In partnership with Museum of Modern Art Tokyo (MOMAT) and Museum of Modern and Contemporary Art Korea (MMCA), National Gallery Singapore’s Awakenings: Art in Society in Asia 1960s – 1990s brings to our doorstep prominent works that connoted a transformative era.

The 1960s to 1990s was a period charged with civil rights upheavals all across Asia, with many insurgencies transpiring from the looming cloud of the global Cold War and the Vietnam War.

The exhibition features 100 artists from 12 countries in Asia, who portray their strife against the war, violence, corruption, and inequality that plagued their societies.
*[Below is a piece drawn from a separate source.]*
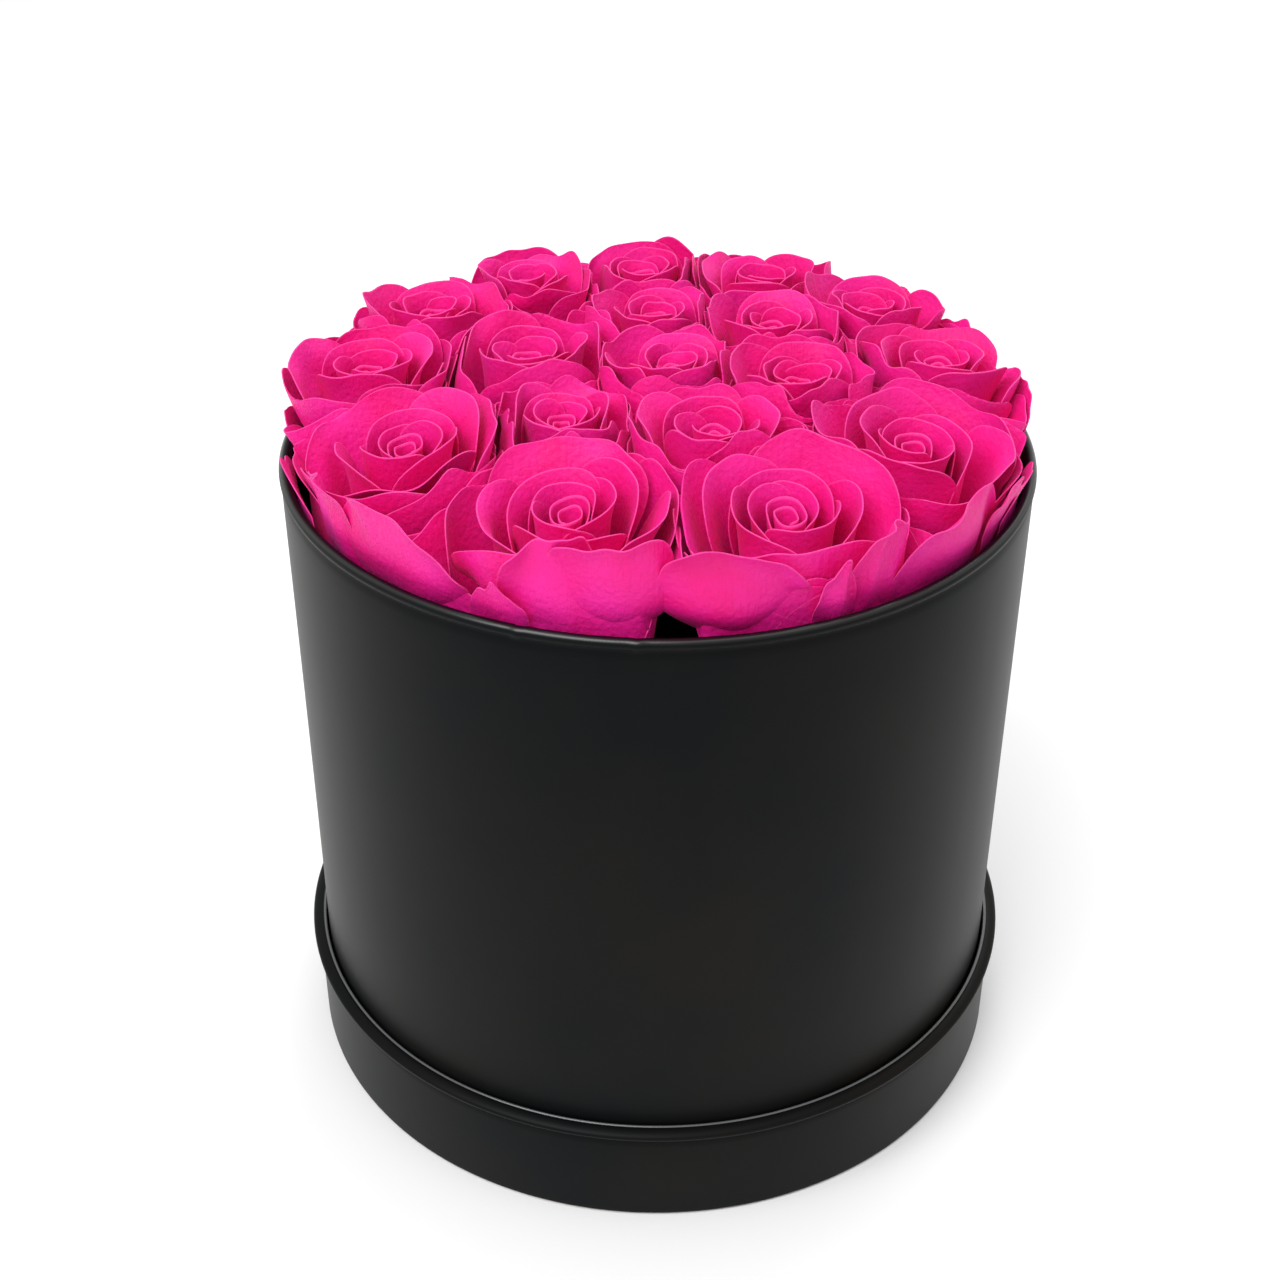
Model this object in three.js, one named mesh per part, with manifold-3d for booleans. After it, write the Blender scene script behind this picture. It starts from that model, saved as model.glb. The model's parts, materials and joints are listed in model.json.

Audacious, Taciturn, and Everything in Between

Along the halls of the gallery, voices echo their histories in artistic defiance of troubled politics. Two radical and recognised works set the stage of insurgency: Singaporean artist Tang Da Wu’s They Poach the Rhino, Chop Off His Horn and Make This Drink (1989) and an acquired footage of Yoko Ono’s performance work Cut Piece (1965).

There is, of course, an evident contrast in their mediums of expression — Tang’s funeral rite is clamorous; Ono’s demonstration is one of quietude. Yet, their ideological confrontations could be felt by any onlooker.

Tang’s mournful cries for the fallen rhino are juxtaposed against the circling formation of Three Legs Cooling Water, a local drink that gained controversy for its rhinoceros label (the Singaporean company later denied using any ingredients from the animal).

The performance blurs the line between tradition and consumerism, and our responsibility to reconstruct our inherited cultures in the face of global warming and animal endangerment.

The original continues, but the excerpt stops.